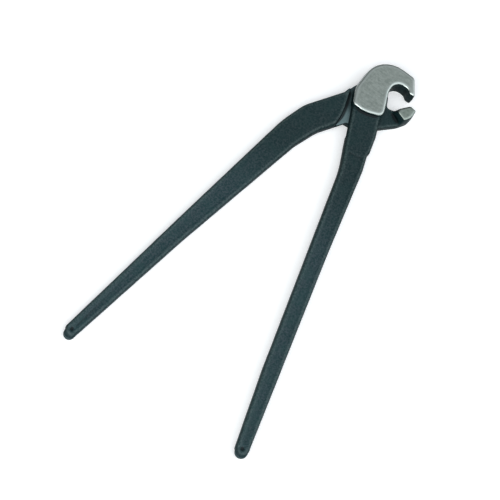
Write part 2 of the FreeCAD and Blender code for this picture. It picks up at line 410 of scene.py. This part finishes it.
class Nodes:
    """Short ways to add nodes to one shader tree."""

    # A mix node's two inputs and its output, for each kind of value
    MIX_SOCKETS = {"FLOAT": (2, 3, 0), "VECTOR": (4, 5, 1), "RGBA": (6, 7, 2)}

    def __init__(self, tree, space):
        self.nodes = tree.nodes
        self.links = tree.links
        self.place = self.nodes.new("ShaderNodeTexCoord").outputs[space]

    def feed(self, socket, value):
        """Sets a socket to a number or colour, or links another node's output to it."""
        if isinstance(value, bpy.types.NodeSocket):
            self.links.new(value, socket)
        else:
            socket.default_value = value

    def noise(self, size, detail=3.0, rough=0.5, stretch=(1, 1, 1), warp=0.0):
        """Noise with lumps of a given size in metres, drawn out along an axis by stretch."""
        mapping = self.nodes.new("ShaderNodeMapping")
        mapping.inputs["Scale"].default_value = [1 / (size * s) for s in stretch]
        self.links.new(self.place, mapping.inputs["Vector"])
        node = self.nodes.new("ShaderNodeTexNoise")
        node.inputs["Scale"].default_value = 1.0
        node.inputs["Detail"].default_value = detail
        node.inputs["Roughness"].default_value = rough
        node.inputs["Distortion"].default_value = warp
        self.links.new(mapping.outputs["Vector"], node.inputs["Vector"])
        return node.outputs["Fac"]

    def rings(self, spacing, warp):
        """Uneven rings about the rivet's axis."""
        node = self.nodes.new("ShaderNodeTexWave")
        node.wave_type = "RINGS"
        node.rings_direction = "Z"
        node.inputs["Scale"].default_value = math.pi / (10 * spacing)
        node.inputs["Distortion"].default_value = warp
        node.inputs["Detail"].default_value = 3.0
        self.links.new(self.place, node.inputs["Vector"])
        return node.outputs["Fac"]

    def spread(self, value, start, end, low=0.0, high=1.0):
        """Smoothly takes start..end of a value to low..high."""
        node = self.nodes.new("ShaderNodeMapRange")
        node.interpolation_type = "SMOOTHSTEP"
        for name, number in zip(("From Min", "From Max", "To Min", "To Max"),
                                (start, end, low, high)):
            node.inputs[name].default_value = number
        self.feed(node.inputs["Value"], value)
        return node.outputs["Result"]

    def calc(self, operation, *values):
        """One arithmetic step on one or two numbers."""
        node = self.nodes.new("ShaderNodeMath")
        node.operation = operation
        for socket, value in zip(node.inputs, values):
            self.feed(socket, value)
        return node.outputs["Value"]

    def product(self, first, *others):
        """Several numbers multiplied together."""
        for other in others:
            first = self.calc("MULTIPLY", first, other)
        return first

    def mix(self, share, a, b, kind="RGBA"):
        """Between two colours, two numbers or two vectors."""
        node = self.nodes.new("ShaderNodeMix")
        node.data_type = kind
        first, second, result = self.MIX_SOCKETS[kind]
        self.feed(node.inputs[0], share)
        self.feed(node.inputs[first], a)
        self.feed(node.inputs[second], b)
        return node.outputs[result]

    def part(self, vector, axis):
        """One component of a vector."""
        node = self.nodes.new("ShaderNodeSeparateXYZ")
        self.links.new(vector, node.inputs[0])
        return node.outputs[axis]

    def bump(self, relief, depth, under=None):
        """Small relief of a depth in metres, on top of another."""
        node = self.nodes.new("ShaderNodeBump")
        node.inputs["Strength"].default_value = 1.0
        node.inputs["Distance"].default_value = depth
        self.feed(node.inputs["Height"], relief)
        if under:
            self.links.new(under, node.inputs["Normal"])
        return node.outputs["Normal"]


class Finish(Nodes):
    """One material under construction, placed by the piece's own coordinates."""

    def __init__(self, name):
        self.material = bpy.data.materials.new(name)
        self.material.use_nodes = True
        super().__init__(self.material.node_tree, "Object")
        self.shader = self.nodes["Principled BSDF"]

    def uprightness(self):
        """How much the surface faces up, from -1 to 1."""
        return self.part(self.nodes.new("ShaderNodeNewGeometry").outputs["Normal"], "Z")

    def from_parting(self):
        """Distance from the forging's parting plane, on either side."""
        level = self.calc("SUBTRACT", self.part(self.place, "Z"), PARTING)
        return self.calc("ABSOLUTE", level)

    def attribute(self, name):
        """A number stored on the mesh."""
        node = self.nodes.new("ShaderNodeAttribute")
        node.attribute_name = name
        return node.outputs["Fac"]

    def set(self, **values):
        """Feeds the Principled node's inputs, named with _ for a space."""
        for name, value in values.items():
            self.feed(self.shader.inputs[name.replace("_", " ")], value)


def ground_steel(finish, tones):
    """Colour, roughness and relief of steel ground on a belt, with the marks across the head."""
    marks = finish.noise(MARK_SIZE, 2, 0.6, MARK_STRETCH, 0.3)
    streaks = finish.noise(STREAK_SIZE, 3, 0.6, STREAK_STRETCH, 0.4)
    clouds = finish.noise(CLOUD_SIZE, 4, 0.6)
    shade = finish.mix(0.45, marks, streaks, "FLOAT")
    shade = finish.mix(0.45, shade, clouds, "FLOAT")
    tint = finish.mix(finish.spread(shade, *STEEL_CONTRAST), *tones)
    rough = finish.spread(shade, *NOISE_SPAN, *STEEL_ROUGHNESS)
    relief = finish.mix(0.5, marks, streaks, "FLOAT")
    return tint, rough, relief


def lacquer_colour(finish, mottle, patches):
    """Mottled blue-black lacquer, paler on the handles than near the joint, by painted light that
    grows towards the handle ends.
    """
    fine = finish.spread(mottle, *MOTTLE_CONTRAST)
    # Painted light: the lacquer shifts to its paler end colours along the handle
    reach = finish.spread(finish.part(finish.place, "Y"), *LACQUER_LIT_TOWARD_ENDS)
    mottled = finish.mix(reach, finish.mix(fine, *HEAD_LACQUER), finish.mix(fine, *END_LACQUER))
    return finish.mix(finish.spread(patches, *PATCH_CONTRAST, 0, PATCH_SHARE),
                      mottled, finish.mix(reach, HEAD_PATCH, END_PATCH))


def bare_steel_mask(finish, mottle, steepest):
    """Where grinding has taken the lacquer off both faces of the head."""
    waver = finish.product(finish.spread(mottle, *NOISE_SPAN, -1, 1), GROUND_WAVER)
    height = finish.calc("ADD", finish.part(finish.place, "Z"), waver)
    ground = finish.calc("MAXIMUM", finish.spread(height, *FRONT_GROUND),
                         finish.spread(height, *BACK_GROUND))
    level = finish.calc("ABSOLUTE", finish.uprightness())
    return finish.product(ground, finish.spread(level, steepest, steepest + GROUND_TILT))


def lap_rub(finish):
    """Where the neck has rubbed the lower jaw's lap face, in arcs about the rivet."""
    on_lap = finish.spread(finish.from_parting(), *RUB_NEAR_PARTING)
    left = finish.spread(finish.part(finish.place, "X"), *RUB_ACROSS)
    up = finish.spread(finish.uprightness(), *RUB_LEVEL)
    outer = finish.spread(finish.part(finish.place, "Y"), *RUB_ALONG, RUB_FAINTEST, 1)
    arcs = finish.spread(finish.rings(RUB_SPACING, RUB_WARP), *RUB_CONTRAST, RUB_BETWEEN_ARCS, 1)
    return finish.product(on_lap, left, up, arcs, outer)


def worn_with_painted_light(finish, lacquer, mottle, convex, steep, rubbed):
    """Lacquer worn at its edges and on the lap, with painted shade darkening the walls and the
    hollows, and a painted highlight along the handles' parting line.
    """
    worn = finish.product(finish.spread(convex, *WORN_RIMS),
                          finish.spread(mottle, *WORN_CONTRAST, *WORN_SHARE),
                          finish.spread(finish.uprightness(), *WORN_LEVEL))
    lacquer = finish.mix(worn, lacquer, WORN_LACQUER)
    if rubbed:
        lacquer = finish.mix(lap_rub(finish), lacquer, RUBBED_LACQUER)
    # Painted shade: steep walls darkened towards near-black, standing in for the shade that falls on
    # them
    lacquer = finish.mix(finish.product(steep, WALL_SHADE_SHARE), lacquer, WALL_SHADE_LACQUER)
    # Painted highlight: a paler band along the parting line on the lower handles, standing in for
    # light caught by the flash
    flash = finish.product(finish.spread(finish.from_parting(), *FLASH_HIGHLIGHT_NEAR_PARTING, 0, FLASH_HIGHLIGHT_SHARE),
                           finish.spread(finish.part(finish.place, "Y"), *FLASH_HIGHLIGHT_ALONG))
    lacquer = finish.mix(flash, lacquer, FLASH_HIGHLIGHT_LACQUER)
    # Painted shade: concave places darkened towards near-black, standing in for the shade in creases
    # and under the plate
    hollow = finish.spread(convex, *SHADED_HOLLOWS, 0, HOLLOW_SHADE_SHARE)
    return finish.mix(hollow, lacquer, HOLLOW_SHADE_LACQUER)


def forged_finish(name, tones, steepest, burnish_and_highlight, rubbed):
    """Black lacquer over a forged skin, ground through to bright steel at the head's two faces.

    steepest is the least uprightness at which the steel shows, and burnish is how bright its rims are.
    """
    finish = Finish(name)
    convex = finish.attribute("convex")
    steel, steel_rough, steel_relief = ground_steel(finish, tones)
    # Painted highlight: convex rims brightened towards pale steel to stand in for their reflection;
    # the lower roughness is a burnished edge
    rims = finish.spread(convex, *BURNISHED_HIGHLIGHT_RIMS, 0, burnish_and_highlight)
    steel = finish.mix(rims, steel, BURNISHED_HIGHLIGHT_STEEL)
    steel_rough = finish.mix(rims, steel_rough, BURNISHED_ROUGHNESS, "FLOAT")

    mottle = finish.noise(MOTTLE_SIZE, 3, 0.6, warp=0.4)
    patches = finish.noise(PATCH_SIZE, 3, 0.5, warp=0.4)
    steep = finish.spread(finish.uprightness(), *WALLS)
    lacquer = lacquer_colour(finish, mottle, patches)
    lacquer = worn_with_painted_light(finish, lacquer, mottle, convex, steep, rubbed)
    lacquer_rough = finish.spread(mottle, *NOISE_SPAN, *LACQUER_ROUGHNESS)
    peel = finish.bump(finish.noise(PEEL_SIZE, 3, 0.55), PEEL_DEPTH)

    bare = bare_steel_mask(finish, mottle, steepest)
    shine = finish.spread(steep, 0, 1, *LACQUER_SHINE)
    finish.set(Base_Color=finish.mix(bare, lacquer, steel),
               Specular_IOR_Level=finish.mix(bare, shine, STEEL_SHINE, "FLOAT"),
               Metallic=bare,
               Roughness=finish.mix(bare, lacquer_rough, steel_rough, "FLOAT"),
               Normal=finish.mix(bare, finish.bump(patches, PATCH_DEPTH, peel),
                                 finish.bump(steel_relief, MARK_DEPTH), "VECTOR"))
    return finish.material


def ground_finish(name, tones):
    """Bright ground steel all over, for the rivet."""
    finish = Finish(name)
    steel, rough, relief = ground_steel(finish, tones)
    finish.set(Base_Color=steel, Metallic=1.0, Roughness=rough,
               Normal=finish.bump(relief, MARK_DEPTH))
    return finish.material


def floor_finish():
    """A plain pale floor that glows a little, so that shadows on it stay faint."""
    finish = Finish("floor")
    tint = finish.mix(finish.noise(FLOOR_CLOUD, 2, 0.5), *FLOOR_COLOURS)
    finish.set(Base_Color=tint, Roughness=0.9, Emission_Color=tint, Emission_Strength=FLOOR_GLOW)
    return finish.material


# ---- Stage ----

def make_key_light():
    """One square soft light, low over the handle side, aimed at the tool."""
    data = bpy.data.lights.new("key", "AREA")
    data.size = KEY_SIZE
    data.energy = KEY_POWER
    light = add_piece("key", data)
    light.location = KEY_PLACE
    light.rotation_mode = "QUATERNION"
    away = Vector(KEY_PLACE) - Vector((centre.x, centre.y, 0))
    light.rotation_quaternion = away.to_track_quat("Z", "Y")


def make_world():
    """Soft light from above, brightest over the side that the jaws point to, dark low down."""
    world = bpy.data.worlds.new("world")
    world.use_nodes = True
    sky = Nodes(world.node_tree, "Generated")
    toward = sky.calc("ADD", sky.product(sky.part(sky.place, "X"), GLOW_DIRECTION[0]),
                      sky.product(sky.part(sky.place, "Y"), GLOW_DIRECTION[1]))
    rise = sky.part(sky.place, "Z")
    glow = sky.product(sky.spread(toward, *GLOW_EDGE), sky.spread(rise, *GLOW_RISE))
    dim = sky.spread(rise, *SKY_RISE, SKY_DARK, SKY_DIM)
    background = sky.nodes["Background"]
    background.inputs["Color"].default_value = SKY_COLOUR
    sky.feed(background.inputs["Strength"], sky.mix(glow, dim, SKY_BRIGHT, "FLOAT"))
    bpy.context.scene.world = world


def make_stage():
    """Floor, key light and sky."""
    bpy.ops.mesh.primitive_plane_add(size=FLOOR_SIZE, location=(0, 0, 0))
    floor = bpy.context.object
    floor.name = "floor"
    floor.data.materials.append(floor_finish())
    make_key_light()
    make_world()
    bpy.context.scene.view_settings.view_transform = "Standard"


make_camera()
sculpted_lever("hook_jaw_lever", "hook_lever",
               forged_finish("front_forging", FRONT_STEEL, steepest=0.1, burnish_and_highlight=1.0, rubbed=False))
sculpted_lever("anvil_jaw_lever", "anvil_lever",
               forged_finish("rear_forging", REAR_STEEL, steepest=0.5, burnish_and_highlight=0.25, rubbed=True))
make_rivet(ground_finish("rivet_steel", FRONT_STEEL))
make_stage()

::::

Word for word, reproduce the listing above from its start up to and including the line that has "ways to add". Give only those lines.

_Output of the exercise_
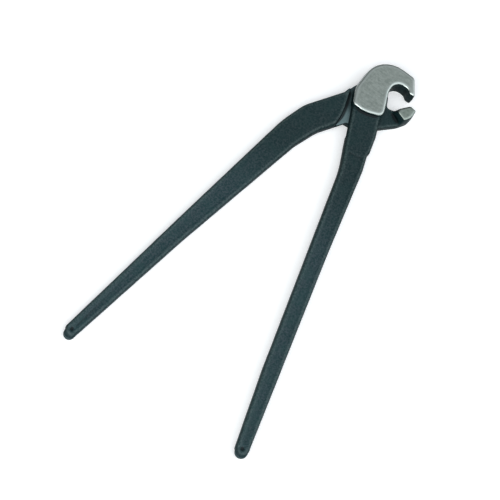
Write part 2 of the FreeCAD and Blender code for this picture. It picks up at line 410 of scene.py. This part finishes it.
class Nodes:
    """Short ways to add nodes to one shader tree."""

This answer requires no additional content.